In face of growing uncertainties both domestically and externally, China's monetary policy is expected to bear the brunt of massive currency outflows, speculative bets on currency depreciation, risks of an economic hard-landing, worrying corporate debt and shadow banking, a hostile international trading environment, and the imperative of a reasonably high growth rate to realize the national goal of becoming a "moderately well-off society" by 2020.
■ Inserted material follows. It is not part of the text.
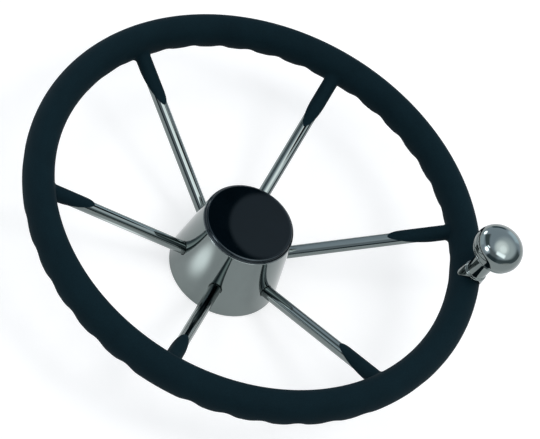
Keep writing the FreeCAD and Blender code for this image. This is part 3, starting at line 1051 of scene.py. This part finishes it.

A BBVA's research note of 2 March 2017 reports on the introduction by the People's Bank of China (China's central bank) of a new "Corridor System" of monetary management, employing a variety of tools to achieve prudence with flexibility.
According to the note -
"Under this system, the new policy target is the pledged 7-day inter-bank market rate while the rates of Standing Lending Facility (SLF) and excessive deposit reserves constitute the upper and lower bounds of the “corridor” respectively. The central bank will align the policy rate target with their desired levels via open market operation (OMO).
Such a “corridor” system is also characterized by the plurality of policy tools. In practice, the central bank can conduct its monetary policy via (i) adjusting the size of OMO, (ii) moving the SLF and MLF rates, or (iii) deliberately selecting the tenor of the SLF and MLF offered to banks.
Even with the new framework and policy tools in place, we don’t expect the traditional tools of benchmark lending/deposit rates and Required Reserve Ratio (RRR) to be abandoned soon. They are likely to become the heavy weapons in the PBoC’s arsenal, which are to be tapped when the authorities find it necessary to give a strong policy signal to the market.
The stance of monetary policy this year is likely to be prudent in real sense. As the economy is subject to enormous uncertainties externally and domestically, the central bank has to walk a fine line between containing financial risks on the one hand, and averting a sharp growth deceleration on the other."